Op deze dag, die in mijn agenda gemarkeerd staat als de trouwdag van mijn ouders (1969, dus precies 55 jaar geleden), denk ik aan mijn moeder die een jaar en een maand geleden overleed en aan mijn vader die ik vorige week opzocht, en waar ik een pan rijst met groente voor maakte, en vier bakjes rode pastasaus voor in de vriezer. We aten aan tafel, twee bordjes op het tafelkleed.

Bij mijn workshopavonden begin ik altijd met een schrijfopdracht. Verhoudingen tussen personages zijn erg belangrijk, en ouder – kind relaties zijn onontbeerlijk. Hoe je het ook wendt of keert: iedereen kent zo’n verhouding, met je eigen ouders, met je eigen kinderen, of van de verhalen over andere ouders en kinderen.

Schrijf een verhaal van driehonderd woorden waarin een ouder en een kind thuis zijn en een van hen een pan bami maakt. Die heb ik ooit opgeschreven. Nu ik regelmatig mijn vader bezoek om hem wat te helpen met het huishouden en voor hem te koken, zal ik snel geneigd zijn het kind in het verhaal te laten koken voor de ouder, die al in de tachtig is. Jonge schrijvers zullen eerder kiezen voor een ouder die eten kookt.

Mijn jongste zoon dacht afgelopen vrijdag dat ik bami voor zijn opa ging maken. Hij spreekt bami net zo uit als zijn opa, op z’n Brabants: Bhaa-mie. Voor mijn jongste zoon is bami het gerecht dat ik maak om het eten van opa af te wisselen, want volgens hem worden er in het dorp waar ik opgegroeid ben alleen maar aardappelen gegeten.

In de schrijfworkshops geeft de opdracht altijd aanleiding voor een verhaal vanuit vaste waarden, een bepaald aantal personages, een vooraf bepaalde setting of decor, een afgebakende tijd van handeling, misschien een kleine intrige. Daarnaast: verandering, ontwikkeling, een periode. Verhoudingen tussen kinderen en ouders veranderen voortdurend, vriendschappen zijn veel meer een vaste waarde. Vriendschap zet de tijd stil, zet soms even het leven zelf stil. Een verhaal over vriendschap gaat altijd door.

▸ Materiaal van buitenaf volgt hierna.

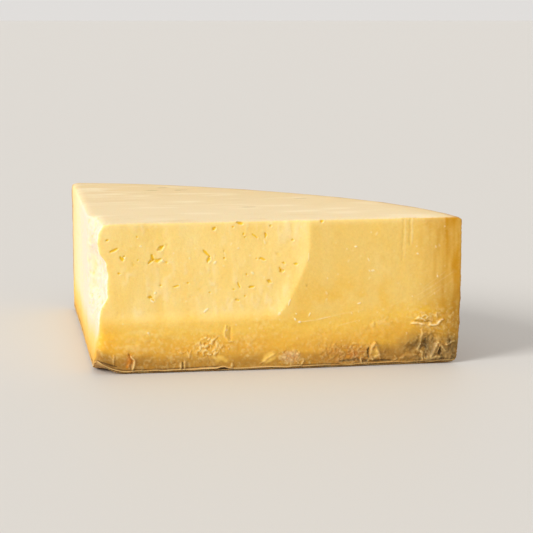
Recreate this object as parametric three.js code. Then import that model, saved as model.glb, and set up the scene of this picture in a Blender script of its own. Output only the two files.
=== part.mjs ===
// A wedge cut from a low, round wheel of firm cheese, lying on its lower rind.
//
// Millimetres, +Z up. The front cut face runs along +X and looks towards -Y, the left cut face
// runs along +Y and looks towards -X, and the rind of the wheel closes the far side. The wedge
// rests on Z = 0, with the origin below the middle of its box.

import * as THREE from 'three';

const { clamp, degToRad, lerp, smoothstep } = THREE.MathUtils;

// Driving dimensions
const HEIGHT = 80;                    // thickness of the wheel
const FRONT_LENGTH = 191.2;            // front cut, from the tip to the rind
const LEFT_LENGTH = 192;              // left cut, from the tip to the rind
const TIP_ANGLE = degToRad(93.6);     // angle between the two cuts, seen from above
const WHEEL_RADIUS = 241;             // outer radius of the wheel

// Edges: how far each one is rounded in, and over what height
const FOOT = { height: 4, front: 0.8, left: 1.2, heel: 4 };
const SHOULDER = { height: 2.6, front: 0.9, left: 2.4, heel: 5.6 };

// The rind wall bulges at mid height and draws in towards the foot
const BELLY_HEIGHT = 50;
const BELLY_DRAW = 2.3;

// The left cut swells outwards from the rind to the tip, and a piece has chipped off its near end.
// The chip is a share of the swell at each height: a nib stands below the top corner, and a
// hollow below the nib.
const LEFT_SWELL = { out: 7.2, farShare: 0.06, power: 1.2 };
const CHIP_END = { from: 29, to: 43 };
const CHIP_EDGE = [
  { z: 0, share: 0 }, { z: 10, share: 0.1 }, { z: 22, share: 0.28 }, { z: 35, share: 0.52 },
  { z: 41, share: 1.04 }, { z: 46, share: 0.98 }, { z: 52, share: 1.1 }, { z: 59, share: 0.97 },
  { z: 64, share: 0.5 }, { z: 70, share: 0.3 }, { z: 75, share: 0.45 }, { z: 80, share: 0.86 },
];

// The front face is scooped between the tip and a curved ridge, above a low step
const SCOOP = { depth: 1.3, ridge: 107.6, ridgeWidth: 11, floor: 33, floorWidth: 7 };
const RIDGE_SWEEP = { back: 38, height: 66, power: 1.5 };
const SCOOP_AT_TIP = { share: 0.4, length: 30 };
const FRONT_SWELL = { out: 1.4, centre: 100, spread: 48, height: 26 };

// The top sinks a little towards the middle of the rind, and rises towards both ends of it. The
// foot of the tip curls up off the table.
const TOP_DIP = { depth: 0.9, from: 60, to: 190 };
const TOP_RISE = { front: 0.4, left: 1.6 };
const TIP_CURL = { x: -7.2, lift: 6.4, reach: 16.5, power: 1.6, height: 25 };

// Mesh steps
const FRONT_STEPS = 36;
const HEEL_STEPS = 30;
const LEFT_STEPS = 36;
const WALL_STEPS = 12;
const EDGE_STEPS = 3;
const BASE_RINGS = [0.3, 0.65, 0.9];
const TOP_RINGS = [0.96, 0.82, 0.6, 0.3];

// Plan, with the tip at the origin
const LEFT_ALONG = new THREE.Vector2(Math.cos(TIP_ANGLE), Math.sin(TIP_ANGLE));
const LEFT_OUT = new THREE.Vector2(-LEFT_ALONG.y, LEFT_ALONG.x);
const FRONT_OUT = new THREE.Vector2(0, -1);
const FRONT_END = new THREE.Vector2(FRONT_LENGTH, 0);
const LEFT_END = LEFT_ALONG.clone().multiplyScalar(LEFT_LENGTH);
const WHEEL_CENTRE = wheelCentre();
const PLAN_MIDDLE = FRONT_END.clone().add(LEFT_END).multiplyScalar(0.42);

// The centre of the circle of the wheel's radius through the far ends of both cuts
function wheelCentre() {
  const chord = LEFT_END.clone().sub(FRONT_END);
  const halfChord = chord.length() / 2;
  const outward = new THREE.Vector2(chord.y, -chord.x).normalize();
  const distance = Math.sqrt(WHEEL_RADIUS ** 2 - halfChord ** 2);
  return FRONT_END.clone().add(LEFT_END).multiplyScalar(0.5).addScaledVector(outward, -distance);
}

function bump(value, centre, spread) {
  return Math.exp(-(((value - centre) / spread) ** 2));
}

// The share of the swell that has chipped off at the tip, by height
function chipShare(z) {
  const above = CHIP_EDGE.findIndex((knot) => knot.z >= z);
  if (above < 1) return above === 0 ? CHIP_EDGE[0].share : CHIP_EDGE[CHIP_EDGE.length - 1].share;
  const from = CHIP_EDGE[above - 1];
  const to = CHIP_EDGE[above];
  return lerp(from.share, to.share, (z - from.z) / (to.z - from.z));
}

// How far the left face stands out, at a distance from the tip and a height
function leftRelief(along, z) {
  const left = Math.max(0, 1 - along / LEFT_LENGTH) ** LEFT_SWELL.power;
  const swell = LEFT_SWELL.out * lerp(LEFT_SWELL.farShare, 1, left);
  const nearTip = 1 - smoothstep(along, CHIP_END.from, CHIP_END.to);
  return swell * (1 - chipShare(z) * nearTip);
}

// How far the front face stands out, at a distance from the tip and a height
function frontRelief(along, z) {
  const below = Math.max(0, 1 - z / RIDGE_SWEEP.height);
  const ridge = SCOOP.ridge - RIDGE_SWEEP.back * below ** RIDGE_SWEEP.power;
  const upRidge = 1 - clamp((ridge - along) / SCOOP.ridgeWidth, 0, 1);
  const besideRidge = 1 - upRidge ** 2;
  const aboveFloor = smoothstep(z, SCOOP.floor - SCOOP.floorWidth, SCOOP.floor);
  const awayFromTip = lerp(SCOOP_AT_TIP.share, 1, smoothstep(along, 0, SCOOP_AT_TIP.length));
  const scoop = SCOOP.depth * besideRidge * aboveFloor * awayFromTip;
  const low = 1 - smoothstep(z, 0, FRONT_SWELL.height);
  const swell = FRONT_SWELL.out * bump(along, FRONT_SWELL.centre, FRONT_SWELL.spread) * low;
  return swell - scoop;
}

function bellyInset(z) {
  return BELLY_DRAW * Math.max(0, 1 - z / BELLY_HEIGHT) ** 2;
}

// Where the top lies above or below its mean height
function topRelief(x, y) {
  const distance = Math.hypot(x, y);
  const bearing = clamp(Math.atan2(y, x) / TIP_ANGLE, 0, 1);
  const outer = smoothstep(distance, TOP_DIP.from, TOP_DIP.to);
  const dip = TOP_DIP.depth * Math.sin(Math.PI * bearing) ** 2;
  return outer * (lerp(TOP_RISE.front, TOP_RISE.left, bearing) - dip);
}

// How far the foot of the tip lifts off the table
function tipCurl(x, y, z) {
  const near = Math.max(0, 1 - Math.hypot(x - TIP_CURL.x, y) / TIP_CURL.reach);
  const low = Math.max(0, 1 - z / TIP_CURL.height);
  return TIP_CURL.lift * near ** TIP_CURL.power * low;
}

// One level of the wall: its height and how far each face is drawn in there
function footLevel(angle) {
  const inward = 1 - Math.sin(angle);
  const z = FOOT.height * (1 - Math.cos(angle));
  return { z, front: FOOT.front * inward, left: FOOT.left * inward, heel: FOOT.heel * inward };
}

function shoulderLevel(angle) {
  const inward = 1 - Math.cos(angle);
  const z = HEIGHT - SHOULDER.height * (1 - Math.sin(angle));
  return { z, front: SHOULDER.front * inward, left: SHOULDER.left * inward, heel: SHOULDER.heel * inward };
}

function wallLevels() {
  const levels = [];
  for (let step = 0; step < EDGE_STEPS; step += 1) {
    levels.push(footLevel((step / EDGE_STEPS) * (Math.PI / 2)));
  }
  for (let step = 0; step <= WALL_STEPS; step += 1) {
    const z = lerp(FOOT.height, HEIGHT - SHOULDER.height, step / WALL_STEPS);
    levels.push({ z, front: 0, left: 0, heel: 0 });
  }
  for (let step = 1; step <= EDGE_STEPS; step += 1) {
    levels.push(shoulderLevel((step / EDGE_STEPS) * (Math.PI / 2)));
  }
  return levels;
}

// The three corners of one level: at the tip and at the far end of each cut
function cornersOf(level) {
  const radius = WHEEL_RADIUS - level.heel - bellyInset(level.z);
  const tipY = level.front - frontRelief(0, level.z);
  const tipOut = leftRelief(0, level.z) - level.left;
  const tip = new THREE.Vector2((tipOut - tipY * LEFT_OUT.y) / LEFT_OUT.x, tipY);

  const frontY = level.front - frontRelief(FRONT_LENGTH, level.z);
  const reach = Math.sqrt(radius ** 2 - (frontY - WHEEL_CENTRE.y) ** 2);
  const front = new THREE.Vector2(WHEEL_CENTRE.x + reach, frontY);

  const start = LEFT_OUT.clone().multiplyScalar(leftRelief(LEFT_LENGTH, level.z) - level.left);
  const fromCentre = start.clone().sub(WHEEL_CENTRE);
  const middle = -fromCentre.dot(LEFT_ALONG);
  const along = middle + Math.sqrt(middle ** 2 - fromCentre.lengthSq() + radius ** 2);
  const left = start.addScaledVector(LEFT_ALONG, along);
  return { radius, tip, front, left };
}

// The outline of one level, anticlockwise from the tip
function outlineOf(level) {
  const { radius, tip, front, left } = cornersOf(level);
  const points = [];
  for (let step = 0; step < FRONT_STEPS; step += 1) {
    const share = step / FRONT_STEPS;
    const straight = lerp(frontRelief(0, level.z), frontRelief(FRONT_LENGTH, level.z), share);
    const relief = frontRelief(share * FRONT_LENGTH, level.z) - straight;
    points.push(tip.clone().lerp(front, share).addScaledVector(FRONT_OUT, relief));
  }
  const fromAngle = front.clone().sub(WHEEL_CENTRE).angle();
  const toAngle = left.clone().sub(WHEEL_CENTRE).angle();
  for (let step = 0; step < HEEL_STEPS; step += 1) {
    const angle = lerp(fromAngle, toAngle, step / HEEL_STEPS);
    const spoke = new THREE.Vector2(Math.cos(angle), Math.sin(angle));
    points.push(WHEEL_CENTRE.clone().addScaledVector(spoke, radius));
  }
  for (let step = 0; step < LEFT_STEPS; step += 1) {
    const share = 1 - step / LEFT_STEPS;
    const straight = lerp(leftRelief(0, level.z), leftRelief(LEFT_LENGTH, level.z), share);
    const relief = leftRelief(share * LEFT_LENGTH, level.z) - straight;
    points.push(tip.clone().lerp(left, share).addScaledVector(LEFT_OUT, relief));
  }
  return points;
}

// Lifts a plan point to its height, with the top's relief and the curl at the tip
function placed(point, z) {
  const relief = topRelief(point.x, point.y) * (z / HEIGHT) ** 6;
  return new THREE.Vector3(point.x, point.y, z + relief + tipCurl(point.x, point.y, z));
}

function ring(outline, z, scale) {
  return outline.map((point) => placed(PLAN_MIDDLE.clone().lerp(point, scale), z));
}

// Every ring from the middle of the base, up the wall, to the middle of the top
function wedgeRings() {
  const levels = wallLevels();
  const base = outlineOf(levels[0]);
  const top = outlineOf(levels[levels.length - 1]);
  const rings = BASE_RINGS.map((scale) => ring(base, 0, scale));
  for (const level of levels) {
    rings.push(ring(outlineOf(level), level.z, 1));
  }
  for (const scale of TOP_RINGS) {
    rings.push(ring(top, HEIGHT, scale));
  }
  return rings;
}

// A closed skin over a stack of rings, with a point at either end
function skinOver(rings, bottomPoint, topPoint) {
  const count = rings[0].length;
  const vertices = [bottomPoint, ...rings.flat(), topPoint];
  const last = vertices.length - 1;
  const topRing = last - count;
  const indices = [];
  for (let step = 0; step < count; step += 1) {
    const next = (step + 1) % count;
    indices.push(0, 1 + next, 1 + step);
    indices.push(last, topRing + step, topRing + next);
    for (let level = 0; level < rings.length - 1; level += 1) {
      const lower = 1 + level * count;
      const upper = lower + count;
      indices.push(lower + step, lower + next, upper + next);
      indices.push(lower + step, upper + next, upper + step);
    }
  }
  const geometry = new THREE.BufferGeometry().setFromPoints(vertices);
  geometry.setIndex(indices);
  return geometry;
}

// Moves the origin below the middle of the box, on the table
function centreOnTable(geometry) {
  geometry.computeBoundingBox();
  const middle = geometry.boundingBox.getCenter(new THREE.Vector3());
  geometry.translate(-middle.x, -middle.y, -geometry.boundingBox.min.z);
  geometry.computeVertexNormals();
  return geometry;
}

function cheeseWedge() {
  const geometry = skinOver(wedgeRings(), placed(PLAN_MIDDLE, 0), placed(PLAN_MIDDLE, HEIGHT));
  const paste = new THREE.MeshStandardMaterial({ color: 0xf2d287, roughness: 0.55, metalness: 0 });
  const wedge = new THREE.Mesh(centreOnTable(geometry), paste);
  wedge.name = 'cheese_wedge';
  return wedge;
}

const cheese = new THREE.Group();
cheese.add(cheeseWedge());

export default cheese;
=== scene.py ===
"""A wedge of firm mountain cheese, lying on its lower rind in soft light from the left."""

import math

import bpy
import numpy as np
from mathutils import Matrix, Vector
from mathutils.geometry import delaunay_2d_cdt


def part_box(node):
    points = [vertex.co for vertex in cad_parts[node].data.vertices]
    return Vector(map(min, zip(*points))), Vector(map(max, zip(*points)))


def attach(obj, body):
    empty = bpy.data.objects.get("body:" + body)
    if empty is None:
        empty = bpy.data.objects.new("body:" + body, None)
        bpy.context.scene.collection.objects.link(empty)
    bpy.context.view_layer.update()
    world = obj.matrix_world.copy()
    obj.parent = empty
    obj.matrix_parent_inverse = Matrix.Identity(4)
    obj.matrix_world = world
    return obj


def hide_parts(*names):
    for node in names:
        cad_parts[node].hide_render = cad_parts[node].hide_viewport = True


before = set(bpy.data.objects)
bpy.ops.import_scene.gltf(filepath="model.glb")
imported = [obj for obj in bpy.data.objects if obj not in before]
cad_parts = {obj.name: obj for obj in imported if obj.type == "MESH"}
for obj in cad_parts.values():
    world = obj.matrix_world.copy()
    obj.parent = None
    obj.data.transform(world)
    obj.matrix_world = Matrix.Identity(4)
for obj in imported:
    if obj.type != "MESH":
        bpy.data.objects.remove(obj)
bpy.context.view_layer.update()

# Everything about the wedge is in millimetres, with the tip's top corner above (0, 0). The front
# cut runs along +X and looks towards -Y, the left cut runs along +Y and looks towards -X.
MM = 0.001
HEIGHT = 80
FRONT_LENGTH = 191.2
LEFT_LENGTH = 192
TIP_ANGLE = math.radians(93.6)
WHEEL_RADIUS = 241

LEFT_ALONG = np.array([math.cos(TIP_ANGLE), math.sin(TIP_ANGLE)])
LEFT_OUT = np.array([-LEFT_ALONG[1], LEFT_ALONG[0]])
_, BOX_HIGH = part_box("cheese_wedge")
TIP_IN_FRAME = Vector((BOX_HIGH.x - FRONT_LENGTH * MM, BOX_HIGH.y - LEFT_LENGTH * LEFT_ALONG[1] * MM, 0))

# The sizes are the CAD model's, apart from the foot of the tip. Edges of the rind wall:
FOOT_HEIGHT, FOOT_INSET = 4, 4
SHOULDER_HEIGHT, SHOULDER_INSET = 2.6, 5.6
BELLY_HEIGHT, BELLY_DRAW = 50, 2.3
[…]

Die avond toen ik in bed lag hoorde ik een brommer over een polderweg gaan, ver weg maar het geluid onmiskenbaar en krachtig. Ik zag precies hoe de jongen op de brommer zijn ellebogen iets naar buiten hield, zijn hoofd net wat omlaag, zijn schouders strak en waterpas, de brommer zonder licht door het zwarte stille kleiland, nergens risico’s te bekennen.

Ik moest denken aan een paar jaar terug, aan het brommertje dat mijn vriend mee had naar een voetbalwedstrijd een dorp verderop, geleend van zijn zoon. Een Puch. Op dat ding kachelden we over de dijk van de club waar hij die middag moest spelen naar het dorp waar we vroeger allebei woonden, waar hij nog steeds woont, en voetbalt in het rotte knieënteam. In een vloek en een zucht waren we er. Meestal fiets ik in Amsterdam langere stukken, maar het ronken van het brommermotortje onder ons maakte dat ritje toen geweldig levendig, de flauwe bochtjes in de dijk deden onze longen zwellen van de hervonden adem, de verbetenheid om die avond ouderwets door te gaan halen die af te lezen moet zijn geweest aan onze gezichten, deed onze kiezen op elkaar klemmen en liet de wind horizontale traansporen trekken.

De brommer die ik nu hoorde beleefde hetzelfde, dat moest wel. De nacht lag open. Ik kon moeilijk in slaap komen. De volgende ochtend zagen mijn vriend en ik mekaar, kort, in het eerste licht. Het was koud, zoals het in een polder koud kan zijn. Er was koffie, een schoteltje met een stukje gevulde banketstaaf, en verhalen van toen en nu, over wat het leven brengt, van schoonzonen die voor blije dochters zorgen tot de ziekte die onze geliefden probeert op te eten, over een vriend uit het dorp die een brommerongeluk had gehad, en gruwelijk veel geluk. In stilte namen we allebei een slok koffie.

Het leven is ontstaan, lang geleden ergens in de diepte van de oceaan, het leven raast nog steeds over deze grote donkere aardbol, op een brommertje.